O discurso político atual continua preso à mesma dualidade e hipocrisia dos últimos anos. Promete o desenvolvimento do interior, enquanto decide verdadeiramente e mais uma vez pelo litoral. O Primeiro-Ministro António Costa voltou a adiar a discussão da regionalização para um (hipotético) próximo mandato, descartando também um novo referendo. Ao mesmo tempo, o próprio António Costa e o seu partido são a favor da regionalização. Porque está há 5 anos no poder e ainda nada fez? Pela mesma razão de quase todos os outros governantes.
Que poderia a regionalização fazer pelo nosso interior desolado? Existem vários benefícios, sobretudo em três áreas essenciais: democracia, economia e infraestruturas. O reforço da democracia parece algo essencial nos dias que correm, onde a abstenção se tornou maioritária.
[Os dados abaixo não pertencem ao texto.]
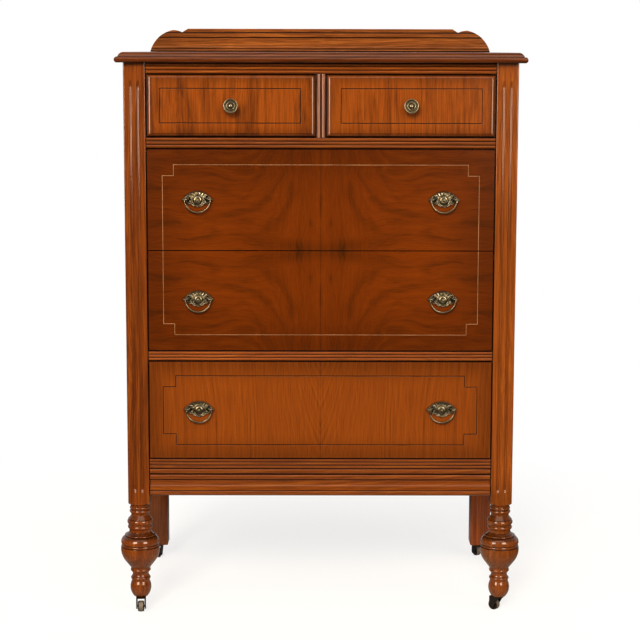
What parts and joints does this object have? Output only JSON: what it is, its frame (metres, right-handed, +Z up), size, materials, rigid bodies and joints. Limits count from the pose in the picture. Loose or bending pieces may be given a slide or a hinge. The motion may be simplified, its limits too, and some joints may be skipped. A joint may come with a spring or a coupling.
{
  "type": "tall chest of drawers",
  "caption": "Tall wooden chest with full-width and half-width drawers, fluted posts, turned front legs on casters, bail pulls and a low shaped gallery.",
  "frame": {"origin": "on the floor under the middle of the outline, at the wheels' lowest points", "axes": "+Z up, -Y towards the drawer fronts, +X to the viewer's right"},
  "size_m": [0.9186, 0.544, 1.3375],
  "materials": {
    "frame_wood": "satin varnish",
    "front_wood": "gloss varnish",
    "figured_veneer": "gloss varnish",
    "inner_wood": "bare",
    "brass": "aged",
    "iron": "dull",
    "wheel": "worn"
  },
  "bodies": {
    "case": {"top_board": "frame_wood", "gallery_board": "frame_wood", "frieze_rail": "frame_wood", "upper_rail": "frame_wood", "middle_rail": "frame_wood", "base_rail": "frame_wood", "apron_moulding": "frame_wood", "center_stile": "frame_wood", "center_divider": "inner_wood", "front_post_left": "frame_wood", "front_post_right": "frame_wood", "rear_post_left": "frame_wood", "rear_post_right": "frame_wood", "side_panel_left": "frame_wood", "side_panel_right": "frame_wood", "back_panel": "inner_wood", "hidden_rails": "frame_wood", "runners_and_guides": "inner_wood", "dust_panels": "inner_wood", "caster_sockets": "iron"},
    "low_drawer": {"low_drawer_front": "front_wood", "low_drawer_sides": "inner_wood", "low_drawer_back": "inner_wood", "low_drawer_bottom": "inner_wood", "low_pull_plates": "brass"},
    "mid_drawer": {"mid_drawer_front": "figured_veneer", "mid_drawer_sides": "inner_wood", "mid_drawer_back": "inner_wood", "mid_drawer_bottom": "inner_wood", "mid_pull_plates": "brass"},
    "top_drawer": {"top_drawer_front": "figured_veneer", "top_drawer_sides": "inner_wood", "top_drawer_back": "inner_wood", "top_drawer_bottom": "inner_wood", "top_pull_plates": "brass"},
    "small_left_drawer": {"small_left_front": "front_wood", "small_left_sides": "inner_wood", "small_left_back": "inner_wood", "small_left_bottom": "inner_wood", "knob_left": "brass"},
    "small_right_drawer": {"small_right_front": "front_wood", "small_right_sides": "inner_wood", "small_right_back": "inner_wood", "small_right_bottom": "inner_wood", "knob_right": "brass"},
    "low_bail_left": {"low_bail_left": "brass"},
    "low_bail_right": {"low_bail_right": "brass"},
    "mid_bail_left": {"mid_bail_left": "brass"},
    "mid_bail_right": {"mid_bail_right": "brass"},
    "top_bail_left": {"top_bail_left": "brass"},
    "top_bail_right": {"top_bail_right": "brass"},
    "caster_fork_fl": {"caster_fork_fl": "iron"},
    "caster_wheel_fl": {"caster_wheel_fl": "wheel"},
    "caster_fork_fr": {"caster_fork_fr": "iron"},
    "caster_wheel_fr": {"caster_wheel_fr": "wheel"},
    "caster_fork_rl": {"caster_fork_rl": "iron"},
    "caster_wheel_rl": {"caster_wheel_rl": "wheel"},
    "caster_fork_rr": {"caster_fork_rr": "iron"},
    "caster_wheel_rr": {"caster_wheel_rr": "wheel"}
  },
  "joints": [
    {"name": "low_drawer_slide", "type": "slide", "parent": "case", "child": "low_drawer", "axis": [0, -1, 0], "range_m": [0, 0.34]},
    {"name": "mid_drawer_slide", "type": "slide", "parent": "case", "child": "mid_drawer", "axis": [0, -1, 0], "range_m": [0, 0.34]},
    {"name": "top_drawer_slide", "type": "slide", "parent": "case", "child": "top_drawer", "axis": [0, -1, 0], "range_m": [0, 0.34]},
    {"name": "small_left_drawer_slide", "type": "slide", "parent": "case", "child": "small_left_drawer", "axis": [0, -1, 0], "range_m": [0, 0.34]},
    {"name": "small_right_drawer_slide", "type": "slide", "parent": "case", "child": "small_right_drawer", "axis": [0, -1, 0], "range_m": [0, 0.34]},
    {"name": "low_bail_left_swing", "type": "hinge", "parent": "low_drawer", "child": "low_bail_left", "pos_m": [-0.2755, -0.2535, 0.4785], "axis": [-1, 0, 0], "range_deg": [-12, 110]},
    {"name": "low_bail_right_swing", "type": "hinge", "parent": "low_drawer", "child": "low_bail_right", "pos_m": [0.2755, -0.2535, 0.4785], "axis": [-1, 0, 0], "range_deg": [-12, 110]},
    {"name": "mid_bail_left_swing", "type": "hinge", "parent": "mid_drawer", "child": "mid_bail_left", "pos_m": [-0.2755, -0.2535, 0.7312], "axis": [-1, 0, 0], "range_deg": [-12, 110]},
    {"name": "mid_bail_right_swing", "type": "hinge", "parent": "mid_drawer", "child": "mid_bail_right", "pos_m": [0.2755, -0.2535, 0.7312], "axis": [-1, 0, 0], "range_deg": [-12, 110]},
    {"name": "top_bail_left_swing", "type": "hinge", "parent": "top_drawer", "child": "top_bail_left", "pos_m": [-0.2755, -0.2535, 0.9558], "axis": [-1, 0, 0], "range_deg": [-12, 110]},
    {"name": "top_bail_right_swing", "type": "hinge", "parent": "top_drawer", "child": "top_bail_right", "pos_m": [0.2755, -0.2535, 0.9558], "axis": [-1, 0, 0], "range_deg": [-12, 110]},
    {"name": "caster_swivel_fl", "type": "hinge", "parent": "case", "child": "caster_fork_fl", "pos_m": [-0.4145, -0.2195, 0.035], "axis": [0, 0, 1], "continuous": true},
    {"name": "wheel_spin_fl", "type": "hinge", "parent": "caster_fork_fl", "child": "caster_wheel_fl", "pos_m": [-0.41366, -0.23147, 0.0125], "axis": [0.9976, 0.0698, 0], "continuous": true},
    {"name": "caster_swivel_fr", "type": "hinge", "parent": "case", "child": "caster_fork_fr", "pos_m": [0.4145, -0.2195, 0.035], "axis": [0, 0, 1], "continuous": true},
    {"name": "wheel_spin_fr", "type": "hinge", "parent": "caster_fork_fr", "child": "caster_wheel_fr", "pos_m": [0.40531, -0.21179, 0.0125], "axis": [-0.6428, -0.766, 0], "continuous": true},
    {"name": "caster_swivel_rl", "type": "hinge", "parent": "case", "child": "caster_fork_rl", "pos_m": [-0.4105, 0.245, 0.035], "axis": [0, 0, 1], "continuous": true},
    {"name": "wheel_spin_rl", "type": "hinge", "parent": "caster_fork_rl", "child": "caster_wheel_rl", "pos_m": [-0.41258, 0.23318, 0.0125], "axis": [0.9848, -0.1736, 0], "continuous": true},
    {"name": "caster_swivel_rr", "type": "hinge", "parent": "case", "child": "caster_fork_rr", "pos_m": [0.4105, 0.245, 0.035], "axis": [0, 0, 1], "continuous": true},
    {"name": "wheel_spin_rr", "type": "hinge", "parent": "caster_fork_rr", "child": "caster_wheel_rr", "pos_m": [0.40543, 0.25588, 0.0125], "axis": [-0.9063, -0.4226, 0], "continuous": true}
  ]
}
A proximidade da política com as populações locais e regionais, o aumento do poder das instituições públicas de cada região e a criação de novos órgãos, dotados de real poder para combater os reais problemas de cada local trazem muito mais interesse para as eleições. Criam um verdadeiro conhecimento dos políticos relativamente ao seu eleitorado e do eleitorado relativamente aos políticos. A descentralização de poderes, aliada à proximidade, é sem dúvida uma das soluções para combater o nível atual de abstenção.
A regionalização irá possibilitar às novas entidades os instrumentos em matéria económica para melhor atrair investimento e fomentar emprego. Trocar a subsidariedade do governo central pela capacidade de gestão, planeamento e aplicação de instrumentos das próprias entidades locais é uma antecipação do fortalecimento e a estimulação das verdadeiras potencialidades dos territórios. O tempo de ação também diminuirá com a descentralização e, principalmente, a desburocratização do Estado.
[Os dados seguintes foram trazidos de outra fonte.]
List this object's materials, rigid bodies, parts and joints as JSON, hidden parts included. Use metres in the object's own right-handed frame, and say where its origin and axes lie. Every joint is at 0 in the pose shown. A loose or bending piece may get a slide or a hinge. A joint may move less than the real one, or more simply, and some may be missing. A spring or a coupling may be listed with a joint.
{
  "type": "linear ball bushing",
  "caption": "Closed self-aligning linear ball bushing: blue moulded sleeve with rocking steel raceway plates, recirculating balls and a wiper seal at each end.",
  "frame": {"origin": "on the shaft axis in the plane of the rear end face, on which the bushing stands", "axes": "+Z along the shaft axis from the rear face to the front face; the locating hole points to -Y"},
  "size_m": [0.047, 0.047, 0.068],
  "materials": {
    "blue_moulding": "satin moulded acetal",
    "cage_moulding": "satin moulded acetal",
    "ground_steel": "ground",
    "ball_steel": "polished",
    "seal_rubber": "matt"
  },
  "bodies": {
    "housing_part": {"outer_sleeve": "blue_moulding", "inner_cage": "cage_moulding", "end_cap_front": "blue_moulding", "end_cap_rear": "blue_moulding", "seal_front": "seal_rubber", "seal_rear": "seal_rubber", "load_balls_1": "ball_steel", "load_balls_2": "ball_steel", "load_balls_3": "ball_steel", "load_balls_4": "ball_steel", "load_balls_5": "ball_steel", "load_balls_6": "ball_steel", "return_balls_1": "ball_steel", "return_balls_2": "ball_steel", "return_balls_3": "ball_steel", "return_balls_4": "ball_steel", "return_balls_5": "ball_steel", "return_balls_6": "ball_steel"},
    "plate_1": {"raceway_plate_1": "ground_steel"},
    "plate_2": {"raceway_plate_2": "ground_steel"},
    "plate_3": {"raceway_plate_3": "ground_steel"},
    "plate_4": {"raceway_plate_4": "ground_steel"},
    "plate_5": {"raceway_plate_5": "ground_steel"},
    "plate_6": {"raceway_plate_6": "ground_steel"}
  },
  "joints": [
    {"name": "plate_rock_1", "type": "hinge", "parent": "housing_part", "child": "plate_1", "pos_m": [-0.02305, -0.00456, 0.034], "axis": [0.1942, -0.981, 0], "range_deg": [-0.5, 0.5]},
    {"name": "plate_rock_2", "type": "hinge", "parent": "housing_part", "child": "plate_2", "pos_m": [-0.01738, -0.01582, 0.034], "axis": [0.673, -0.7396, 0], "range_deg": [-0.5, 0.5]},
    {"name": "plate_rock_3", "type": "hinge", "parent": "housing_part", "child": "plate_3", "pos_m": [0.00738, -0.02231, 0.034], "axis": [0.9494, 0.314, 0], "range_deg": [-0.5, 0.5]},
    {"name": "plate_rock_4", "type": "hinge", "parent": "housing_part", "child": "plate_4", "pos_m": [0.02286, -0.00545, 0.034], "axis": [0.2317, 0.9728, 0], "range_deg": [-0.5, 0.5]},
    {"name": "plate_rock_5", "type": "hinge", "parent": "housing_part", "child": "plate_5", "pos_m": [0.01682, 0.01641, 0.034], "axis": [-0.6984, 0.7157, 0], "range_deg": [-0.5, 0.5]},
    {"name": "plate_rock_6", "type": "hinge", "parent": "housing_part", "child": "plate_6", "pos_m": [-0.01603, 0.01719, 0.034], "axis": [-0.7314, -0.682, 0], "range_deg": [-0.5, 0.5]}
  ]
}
Por ultimo, o investimento em infraestruturas e serviços públicos, coordenados diretamente por autarquias e órgãos regionais. Os serviços públicos deixam de ter as perdas de eficácia e prejuízos para os cidadãos que solicitam esses serviços. As infraestruturas são administradas localmente, sendo que novas serão adicionadas pelo conhecimento das necessidades da população local e pela nova possibilidade de aplicação de meios directos.
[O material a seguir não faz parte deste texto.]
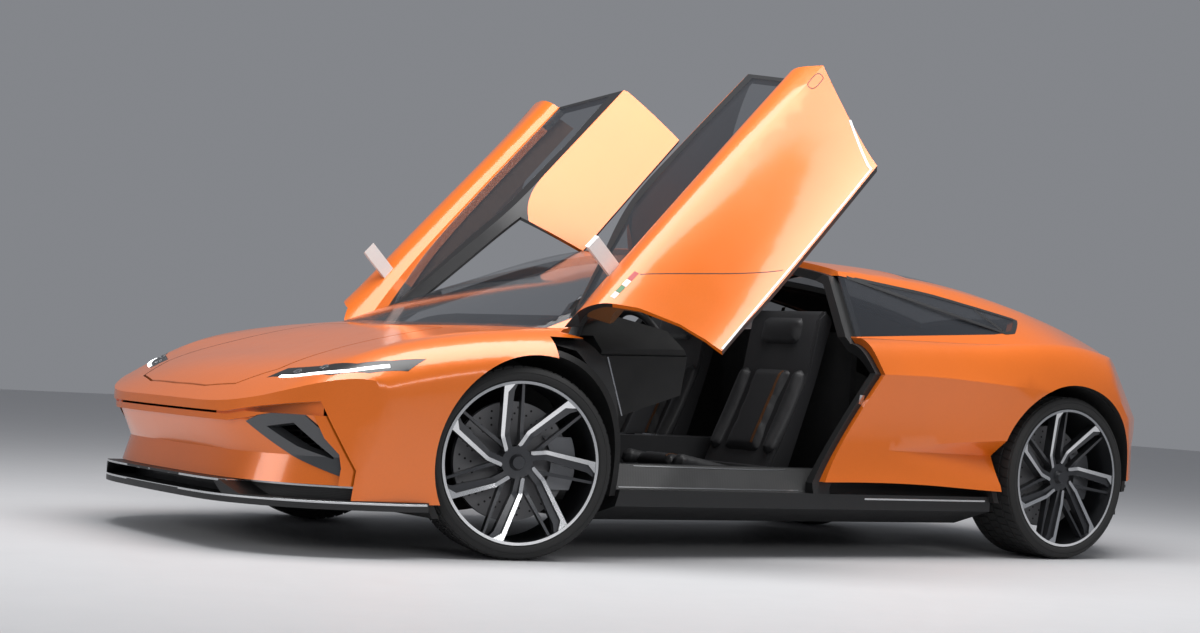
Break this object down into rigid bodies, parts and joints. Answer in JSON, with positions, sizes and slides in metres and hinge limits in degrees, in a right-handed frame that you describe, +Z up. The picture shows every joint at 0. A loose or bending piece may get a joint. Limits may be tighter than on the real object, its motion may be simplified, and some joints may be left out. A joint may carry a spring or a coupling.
{
  "type": "supercar",
  "caption": "Low two-seat supercar with dihedral doors standing open, a front lid, a tailgate, steered front wheels and a glazed cabin.",
  "frame": {"origin": "on the ground under the middle of the overall box", "axes": "+X forward, +Y to the car's left, +Z up"},
  "size_m": [4.56, 2.6662, 1.9285],
  "materials": {
    "body_paint": "orange metallic clear-coated paint",
    "tinted_glass": "dark tinted glass",
    "lamp_lens": "smoked lamp lens over a white light bar",
    "tail_lamp": "red lamp bar",
    "carbon": "satin carbon-fibre composite",
    "dark_trim": "dark moulded plastic",
    "bezel": "dark grey satin plastic",
    "door_leather": "brown leather over a padded card",
    "seat_leather": "dark grey leather with brown accents",
    "tyre_rubber": "black rubber",
    "wheel_alloy": "diamond-cut face over dark grey",
    "brake_iron": "drilled machined disc",
    "caliper_grey": "grey painted caliper and upright",
    "battery_case": "plain battery casing",
    "mirror_white": "pale gloss camera mirror"
  },
  "bodies": {
    "chassis": {"front_body": "body_paint", "headlamps": "lamp_lens", "fixed_windows": "tinted_glass", "rear_body": "body_paint", "rear_panel": "dark_trim", "tail_lamps": "tail_lamp", "sills": "carbon", "aperture_frames": "dark_trim", "front_fascia": "body_paint", "intake_bezels": "bezel", "front_splitter": "carbon", "floor": "carbon", "wheel_housings": "dark_trim", "battery": "battery_case", "bulkheads": "dark_trim", "luggage_trays": "dark_trim", "dashboard": "dark_trim", "seats": "seat_leather", "rear_hub_carriers": "caliper_grey", "wishbones": "battery_case"},
    "hood": {"hood": "body_paint"},
    "tailgate": {"tailgate": "body_paint", "tailgate_glass": "tinted_glass"},
    "steering_wheel": {"steering_wheel": "seat_leather"},
    "door_left": {"door_left_skin": "body_paint", "door_left_glass": "tinted_glass", "door_left_trim": "door_leather", "door_left_mirror": "mirror_white"},
    "knuckle_left": {"knuckle_front_left": "caliper_grey"},
    "door_right": {"door_right_skin": "body_paint", "door_right_glass": "tinted_glass", "door_right_trim": "door_leather", "door_right_mirror": "mirror_white"},
    "knuckle_right": {"knuckle_front_right": "caliper_grey"},
    "wheel_front_left": {"tyre_front_left": "tyre_rubber", "rim_front_left": "wheel_alloy", "disc_front_left": "brake_iron"},
    "wheel_front_right": {"tyre_front_right": "tyre_rubber", "rim_front_right": "wheel_alloy", "disc_front_right": "brake_iron"},
    "wheel_rear_left": {"tyre_rear_left": "tyre_rubber", "rim_rear_left": "wheel_alloy", "disc_rear_left": "brake_iron"},
    "wheel_rear_right": {"tyre_rear_right": "tyre_rubber", "rim_rear_right": "wheel_alloy", "disc_rear_right": "brake_iron"}
  },
  "joints": [
    {"name": "door_left_hinge", "type": "hinge", "parent": "chassis", "child": "door_left", "pos_m": [1.049, 0.802, 0.855], "axis": [0.708, 0.629, -0.321], "range_deg": [-66.9, 0]},
    {"name": "door_right_hinge", "type": "hinge", "parent": "chassis", "child": "door_right", "pos_m": [1.049, -0.802, 0.855], "axis": [-0.708, 0.629, 0.321], "range_deg": [-66.9, 0]},
    {"name": "hood_hinge", "type": "hinge", "parent": "chassis", "child": "hood", "pos_m": [1.4094, 0, 0.79512], "axis": [0, -1, 0], "range_deg": [0, 50]},
    {"name": "tailgate_hinge", "type": "hinge", "parent": "chassis", "child": "tailgate", "pos_m": [-0.9078, 0, 1.18728], "axis": [0, 1, 0], "range_deg": [0, 55]},
    {"name": "steer_left", "type": "hinge", "parent": "chassis", "child": "knuckle_left", "pos_m": [1.24, 0.749, 0.345], "axis": [0, 0, 1], "range_deg": [-16, 44]},
    {"name": "steer_right", "type": "hinge", "parent": "chassis", "child": "knuckle_right", "pos_m": [1.24, -0.749, 0.345], "axis": [0, 0, 1], "range_deg": [-16, 44]},
    {"name": "steering_wheel_turn", "type": "hinge", "parent": "chassis", "child": "steering_wheel", "pos_m": [0.394, 0.37, 0.77], "axis": [-0.922, 0, 0.3872], "range_deg": [-224, 616]},
    {"name": "roll_front_left", "type": "hinge", "parent": "knuckle_left", "child": "wheel_front_left", "pos_m": [1.25657, 0.81546, 0.345], "axis": [0.2419, 0.9703, 0], "continuous": true},
    {"name": "roll_front_right", "type": "hinge", "parent": "knuckle_right", "child": "wheel_front_right", "pos_m": [1.22343, -0.81546, 0.345], "axis": [0.2419, 0.9703, 0], "continuous": true},
    {"name": "roll_rear_left", "type": "hinge", "parent": "chassis", "child": "wheel_rear_left", "pos_m": [-1.455, 0.8, 0.345], "axis": [0, 1, 0], "continuous": true},
    {"name": "roll_rear_right", "type": "hinge", "parent": "chassis", "child": "wheel_rear_right", "pos_m": [-1.455, -0.8, 0.345], "axis": [0, 1, 0], "continuous": true}
  ],
  "couplings": [
    {"joint": "steer_right", "follows": "steer_left", "ratio": 1},
    {"joint": "steering_wheel_turn", "follows": "steer_left", "ratio": 14}
  ]
}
Os benefícios são muitos, mas como em quase todas as boas políticas públicas, os resultados são demorados, sendo que a duração dos mandatos dos governantes é muito limitada. A discussão do novo aeroporto de Lisboa está, em muito, ligada a esse cinismo político. A troca da valorização do interior, neste caso Beja, pela contínua bajulação dos votantes da capital, que são muito mais numerosos, é apenas mais um episódio entre outros que já aconteceram nesta matéria. De facto, Beja tem um aeroporto, mas está muito longe dizem alguns. Se está longe, deveríamos aproximar mais os dois pontos, nomeadamente com ligações de ferrovia dignas do séc. XXI. Melhorar a nossa ferrovia é outro dos projetos adiados do país. Aliás, continuamos a limitar as ligações da ferrovia do interior, extinguindo linhas ano após ano. Se olharmos para os nossos parceiros europeus, muitos são os aeroportos que se encontram longe da sua cidade. O Frankfurt Hahn está a 126 km de Frankfurt, o Oslo-Torp a 118 km de Oslo, o Munique West a 113 km de Munique, o Skavsta a 108 km de Estocolmo, o Barcelona-Girona a 98km de Barcelona, o Lubeck-Hamburg a 78km de Hamburgo, o London Southend a 67km de Londres… Poderia continuar, sendo que as distâncias podem ficar ainda maiores noutros continentes de dimensões gigantescas, comparadas com o nosso continente mais pequeno. A diferença são as respectivas ligações modernas, que diminuem o tempo de viagem e aproximam as diferentes regiões dos países.
Confrontado com estes fatores e a possibilidade de modernizar uma região muito extensa do nosso território com boas vias de comunicação, os sucessivos governos insistem numa solução na saturada área metropolitana de Lisboa, juntando, ainda, todos os problemas de cariz ambiental, fator cada vez mais importante nos tempos que correm. Preferem atrair investimento onde já existe investimento, ao invés de atrair investimento para onde não existe. Um renovado aeroporto e uma região muito mais ligada à capital iria atrair muitíssimas empresas, não apenas do sector aeronáutico, turismo e transportes, mas também de todos os serviços que se movem à volta destas indústrias e outras. Seria uma excelente oportunidade para inverter os números da migração e do êxodo para centros urbanos.
Parece tudo pouco natural ao leitor e também a mim. Mas infelizmente, é do mais natural que existe na nossa triste classe governativa, onde ganhar eleições é muito mais importante do que o bem-estar dos seus cidadãos.